Why hash the C source rather than the sympy callback structure. Two sympy expressions can be structurally distinct but emit identical C (constant placeholders, simplification, etc.); two structurally-identical expressions can emit different C if a path in the generator depends on something subtle. The compiled .so is what the solver actually executes — hashing exactly that makes the equivalence relation provable: same hash implies same .so implies same numerical behaviour.

Cache hit/miss flow

getext() performs a three-tier lookup, cheapest first:

  1. In-memory _ext_dict — same Python process, just a dict access.

  2. On-disk {hash}.so + {hash}.manifest.json — same machine, fresh process. load_module re-loads the .so via Python’s import machinery and verifies the saved constants list still matches the current call’s manifest (belt-and-braces: a name shift means an unnoticed ABI drift).

  3. Cold compile via compile_and_load. After a successful compile, the .so and manifest are copied into the cache directory (rank 0 only), guarded by an advisory flock.

Invalidation

A cached entry stops being valid when anything it implicitly depended on changes. We handle the common categories like this:

Change

Handled by

Solver expressions / topology

source_hash differs ⇒ different entry

Constant value

source_hash is independent of value (uses _JITConstant placeholders); PetscDSSetConstants updates the array at solve time

PETSc version, UW version

Embedded in the ABI salt ⇒ different source_hash

Compiler / CFLAGS / Python ABI

./uw build writes .env-fingerprint; mismatch ⇒ wipe *.so and *.manifest.json

Constant rename

load_module compares saved vs current names ⇒ miss

Manifest schema change

MANIFEST_VERSION bump ⇒ miss

The cache directory is safe to delete by hand at any time:

rm -rf ~/.cache/underworld3/jit

The next solve will repopulate.

MPI

When mpi.size > 1:

  • Every rank computes the C-source hash independently. The hashes are comm.allgather’d and compared — a mismatch raises immediately rather than letting ranks diverge. Non-determinism in generate_c_source (e.g. set/dict iteration order leaking into emitted C) would land here.

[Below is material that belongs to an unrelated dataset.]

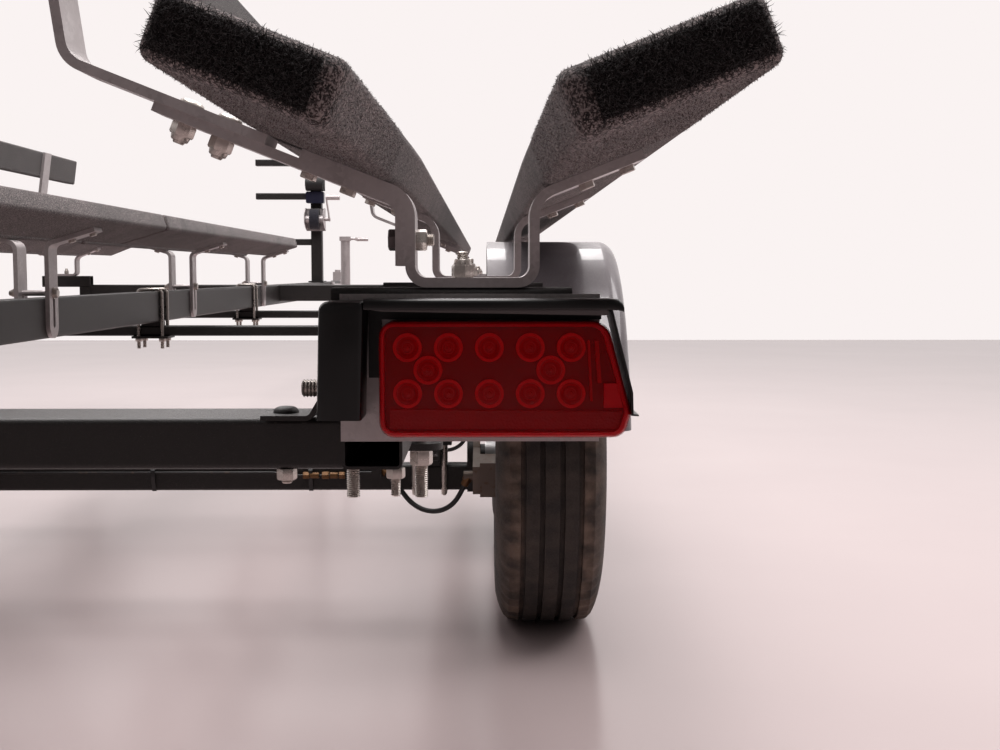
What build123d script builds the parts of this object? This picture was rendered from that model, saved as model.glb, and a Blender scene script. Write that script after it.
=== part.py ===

  • Rank 0 writes the cache entry; other ranks rely on the disk-cache hit path on subsequent calls.

  • The flock on the per-hash lockfile serialises cross-shell concurrent writes (e.g. a mpirun -np 4 and a mpirun -np 2 started seconds apart on the same machine).

A future refinement would have rank 0 compile while other ranks wait on a barrier and read the resulting .so directly; today every rank still performs the cold compile but only rank 0 publishes the result.

Environment variables

Variable

Effect

UW_JIT_CACHE

Set to 0/false/no to disable disk cache

UW_JIT_CACHE_DIR

Override the cache directory location

XDG_CACHE_HOME

Used when UW_JIT_CACHE_DIR is unset

Code references

  • src/underworld3/utilities/_jitextension.pygetext, generate_c_source, compile_and_load, _abi_salt, _extract_constants.

  • src/underworld3/utilities/_jit_cache.py — disk cache: get_cache_dir, load_module, store_module, _file_lock.

  • uw (shell driver) — .env-fingerprint write + cache wipe inside run_build.